A Delta 4 rocket stands on pad 37B before a previous launch attempt on the NROL-44 mission. Credit: United Launch Alliance

ULA announced early Monday that the Delta 4-Heavy rocket was on track for its launch opportunity just after midnight Tuesday, Florida time.

The 235-foot-tall (71.6-meter) Delta 4-Heavy rocket will arc toward the east from Cape Canaveral over the Atlantic Ocean, targeting a near-circular geosynchronous orbit more than 22,000 miles (nearly 36,000 kilometers) near the equator.

While the NRO has not disclosed any details about the Delta 4-Heavy’s payload, analysts believe it is likely a signals intelligence satellite with a giant antenna that will be unfurled in space to stretch as big as a football field. If the analysts are correct, the spacecraft will intercept telephone calls and data transmissions from U.S. adversaries.

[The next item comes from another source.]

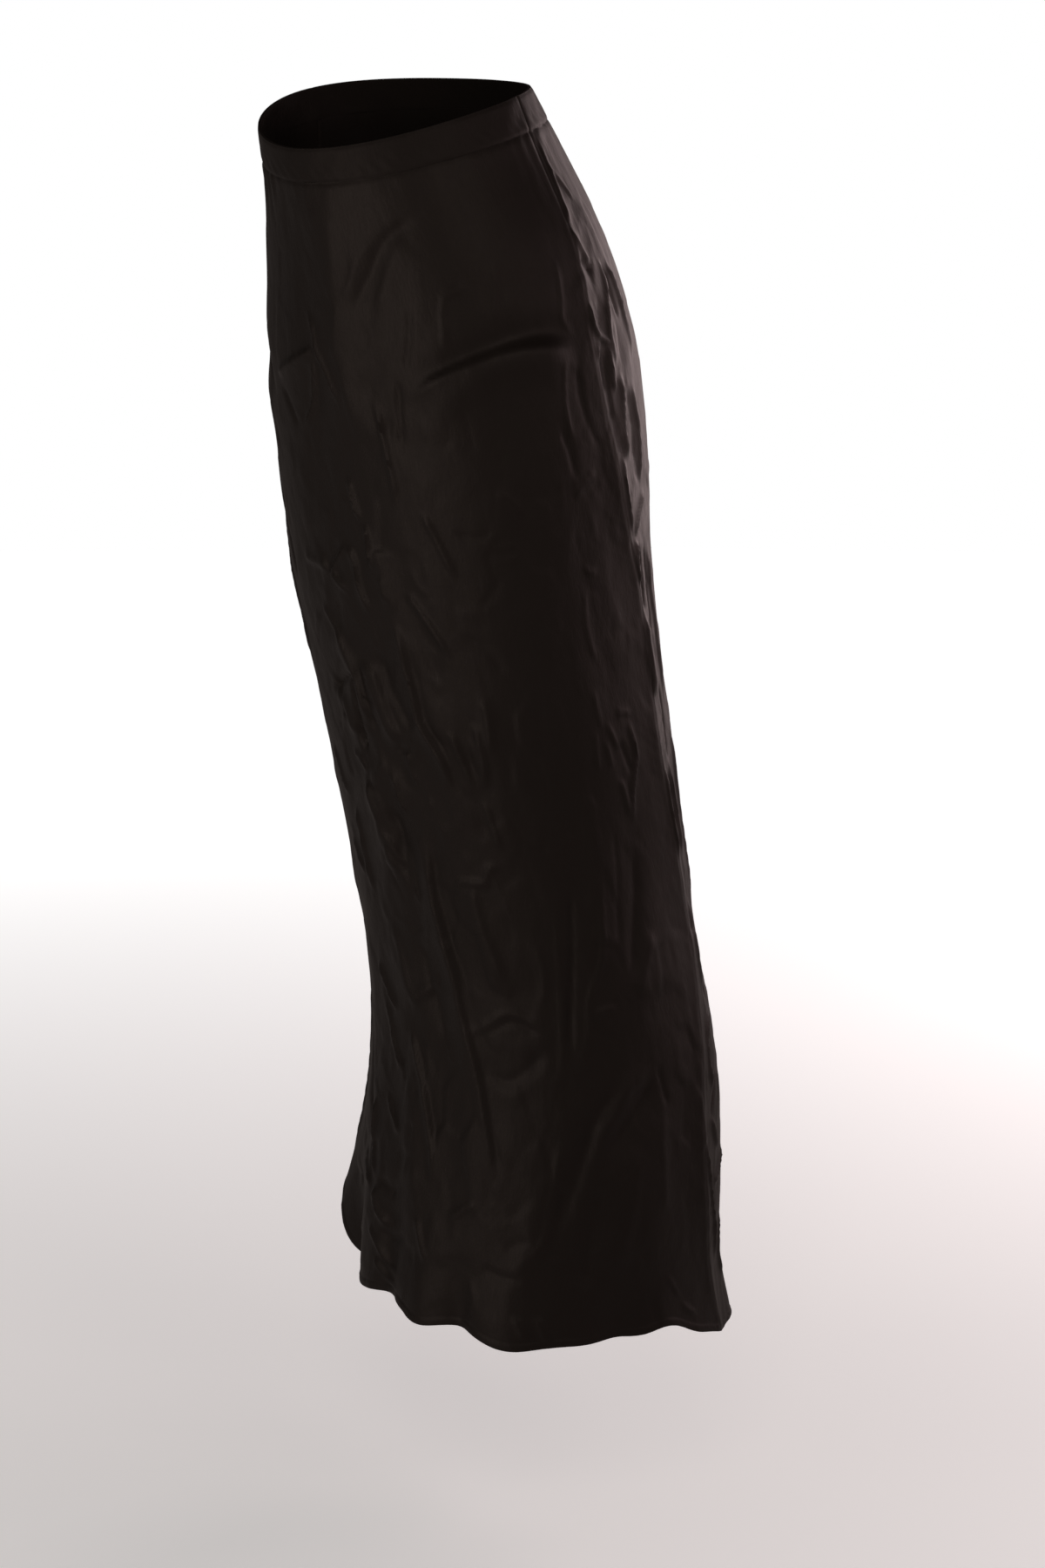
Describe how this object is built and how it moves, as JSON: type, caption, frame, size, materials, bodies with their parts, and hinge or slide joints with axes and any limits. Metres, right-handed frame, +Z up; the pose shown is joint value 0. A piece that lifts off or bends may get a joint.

The Falcon 9 rocket scheduled to blast off from pad 40 Tuesday night will loft the U.S. Space Force’s next Global Positioning System spacecraft, the fourth in the latest generation of GPS navigation satellites made by Lockheed Martin.

The GPS 3 SV04 spacecraft joins three previous Lockheed Martin-built GPS 3-series satellites launched in December 2018, August 2019, and June 30 of this year.

But the official weather forecast at Cape Canaveral is iffy for the NROL-44 and GPS missions Tuesday. There’s a 60 percent chance of good conditions for launch of the Delta 4-Heavy rocket early Tuesday, and just a 40 percent probability of acceptable weather for the Falcon 9 launch Tuesday night with the GPS satellite.

If the NROL-44 and GPS missions take off as scheduled, SpaceX could launch its Falcon 9 rocket from pad 39A Thursday with the next 60 Starlink satellites.

SpaceX has launched 715 Starlink satellites to date, and is nearing the halfway point in a series of missions since to place some 1,440 broadband relay stations into orbit to provide high-speed Internet services over most of the world.

SpaceX has regulatory approval from the Federal Communications Commission to launch up to 12,000 Starlink satellites for global broadband service, and SpaceX has signaled its intention to seek authority to put up another 30,000 Starlink platforms in the coming years.